Take a view of the Royal Exchange in London, a place more venerable than many courts of justice, where the representatives of all nations meet for the benefit of mankind. There the Jew, the Mahometan [Muslim], and the Christian transact together, as though they all professed the same religion, and give the name of infidel to none but bankrupts. There the Presbyterian confides in the Anabaptist, and the Churchman depends on the Quaker's word. At the breaking up of this pacific and free assembly, some withdraw to the synagogue, and others to take a glass. This man goes and is baptized in a great tub, in the name of the Father, Son, and Holy Ghost: that man has his son's foreskin cut off, whilst a set of Hebrew words (quite unintelligible to him) are mumbled over his child. Others retire to their churches, and there wait for the inspiration of heaven with their hats on, and all are satisfied.

Commerce rewards tolerance by increasing the number of trading possibilities. Trade undermines prejudice in all areas: be it religious, ethnic, racial or sexual. Bigotry flourishes when the bigot can pass the cost of such practices on to the entire society, but when he must bear the direct costs of his prejudice he is more reluctant to do so. Some may still prefer to engage in traditional, prejudicial practices, but they are at a competitive disadvantage to competitors who fail to do so. Brittan said, “Capitalist civilization is above all rationalist.” The entrepreneur, as a profit maximizer is forced to ignore the “traditional, mystical or ceremonial justification of existing practices.” This rejection of the traditional, means depoliticized markets are inherently anti-conservative. The gay marriage debate is a good example. Private businesses have largely adopted measures to recognize gay relationships among their employees. It is the political sphere that is behind the times. The state rarely forces change. Most of the time it is an impediment to social changes and only plays catch-up once the cultural revolution is over.

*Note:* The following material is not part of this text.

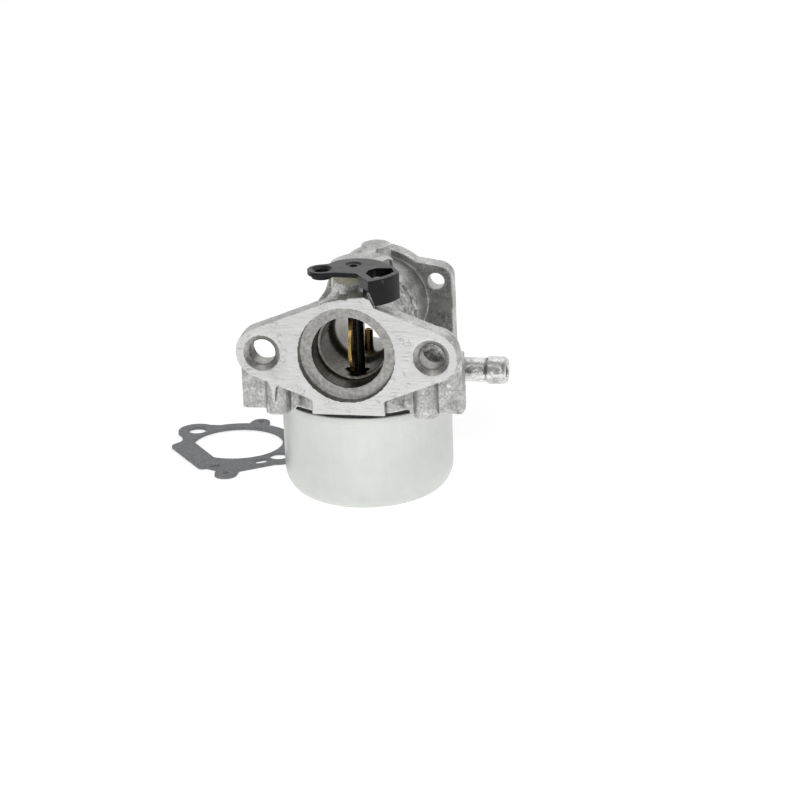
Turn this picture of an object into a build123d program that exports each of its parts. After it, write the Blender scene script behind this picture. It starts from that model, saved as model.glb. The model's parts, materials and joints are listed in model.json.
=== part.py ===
"""Small-engine float carburetor: die-cast body, pressed-steel bowl, plastic throttle and float.

Origin: centre of the bore on the engine flange face.
+Y runs along the bore to the air-cleaner side, +X to the fuel inlet, +Z up. Millimetres.
"""
import os
from math import cos, radians, sin

from build123d import *

# ---------------------------------------------------------------- driving dimensions
# engine flange
STUD_PITCH = 44.45          # 1 3/4 in
STUD_HOLE_R = 3.35
STUD_SINK_R = 4.82
STUD_SINK_DEPTH = 1.1
FLANGE_T = 5.2
LOBE_R = 6.9
LOBE_BACK = 6.5             # the lobes run this far back from the face
SPOT_R = 5.4                # spot faces for the stud nuts, cut into the bars behind the lobes
HUB_R = 15.0
TAB_HALF = 9.6
TAB_BOTTOM = -16.35
PAD_TOP = 15.8              # throttle stop pad on top of the flange

# bore along Y
RECESS_R = 12.7             # seal recess, 1 in across
RECESS_DEPTH = 2.25
ENTRY_R = 9.5
THROTTLE_R = 8.7
THROTTLE_START = 8.9
THROTTLE_END = 17.5
THROAT_R = 7.4
THROAT_START = 22.5
THROAT_END = 28.8
HORN_R = 11.4
TUBE_R = 12.4
SPIGOT_R = 12.7
SPIGOT_DEPTH = 3.3

# air-cleaner flange
CLEANER_FACE = 49.8
CLEANER_T = 4.6
CLEANER_DISC_R = 14.4
CLEANER_PITCH = 31.75       # 1 1/4 in
CLEANER_ANGLE = 20.3        # hole line above the horizontal
CLEANER_HOLE_R = 2.25

# top of the casting
TERRACE_Z = 17.6
FELT_SEAT_Z = 16.3          # flat cut for the felt round the throttle shaft
TERRACE_Y = 23.6
TERRACE_R = 8.2
THROTTLE_Y = 13.2
BOSS_R = 3.85
REAR_BOSS_X = 0.5
REAR_BOSS_Y = 39.0
REAR_BOSS_R = 3.87

# bowl cap and lower body
BOWL_Y = 22.75
CAP_R = 22.5
CAP_BOTTOM = -16.35
CAP_TOP = -11.6
BODY_HALF = 29.1
BAR_BACK = 9.6
BAR_TOP = -1.0
BAR_BOTTOM = -16.9
SCREW_BOSS_X = 19.5
SCREW_BOSS_Y = 4.8
SCREW_BOSS_R = 3.2
SCREW_BOSS_BOTTOM = -17.5

# fuel inlet
INLET_Y = 22.8
INLET_Z = -10.7
INLET_R = 3.175             # 1/4 in hose tube
INLET_END = 37.6
INLET_BEAD_START = 32.2
INLET_BEAD_R = 3.62
INLET_BORE_R = 1.9

# float bowl
BOWL_R_TOP = 22.34
BOWL_R_BOTTOM = 22.09
BOWL_RIM = -17.25
BOWL_BOTTOM = -44.2
BOWL_CORNER_R = 7.4
BOWL_WALL = 0.8
BOWL_BAND = 2.2
SUMP_R = 8.4
SUMP_RISE = 4.2

# bowl seal, nut and washer
SEAL_R_IN = 20.2
SEAL_R_OUT = 21.9
SEAL_TOP = -15.3
NUT_FLATS = 10.0
NUT_HEAD_T = 2.8
NUT_SHANK_R = 2.95
WASHER_R = 6.4
WASHER_T = 1.0

# centre post and jets
POST_R = 5.0
NOZZLE_Y = 27.8
NOZZLE_R = 1.2
NOZZLE_TOP = -2.2
NOZZLE_BOTTOM = -30.0
WELL_WALL_R = 2.9
WELL_BOTTOM = -36.4
JET_R = 1.5
JET_LENGTH = 4.6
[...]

Businessmen, who rely on voluntary exchange, have long been leaders of movements that undermine traditional prejudices. People who trade want more trading options, not less, and prejudicial policies limit the number of options. Henry Kamen, in The Rise of Toleration [McGraw Hill, 1967], wrote:

The expansion of commercial capitalism, particularly in Europe’s two principal maritime powers, Holland and England, was a powerful factor in the destruction of religious restrictions. Trade was usually a stronger argument than religion. Catholic Venice in the sixteenth century was reluctant to close its ports to the ships of the Lutheran Hanseatic traders. The English wool interest spent the first half of the seventeenth century in energetic opposition to the anti-Spanish policy of the government. By the Restoration in 1660 it was widely held that trade knows no religious barriers; the important corollary that followed from this was that the abolition of religious barriers would promote trade.

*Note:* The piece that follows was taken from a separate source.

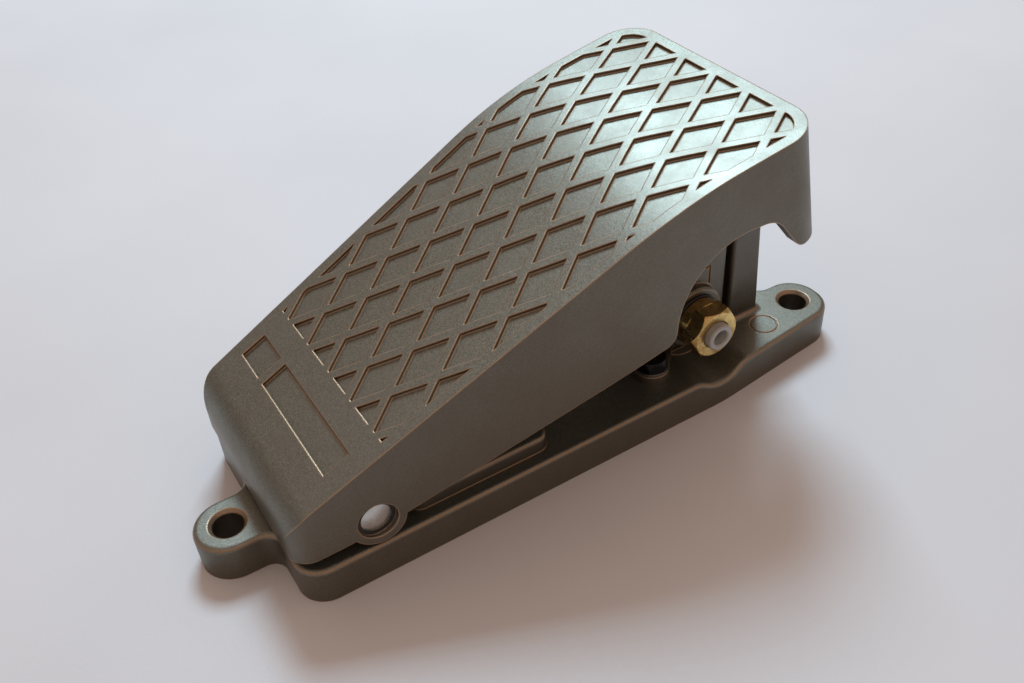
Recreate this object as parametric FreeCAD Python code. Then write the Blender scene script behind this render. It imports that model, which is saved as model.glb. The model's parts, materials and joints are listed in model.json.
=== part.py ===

In his Political Arithmetic, written in 1670 but only published twenty years later, Sir William Petty said “for the advancement of trade… indulgence must be granted in matters of opinion.” Even opponents of trade recognized this true, and said it was one reason to oppose trade. Samuel Parker’s A Discourse on Ecclesiastical Politie [1669], said “tis notorious that there is not any sort of people so inclinable to seditious practices as the trading part of a nation.” The chaplain to the Earl of Berkeley warned, “that the great outcry for liberty of trade is near of kin to that of liberty of conscience.”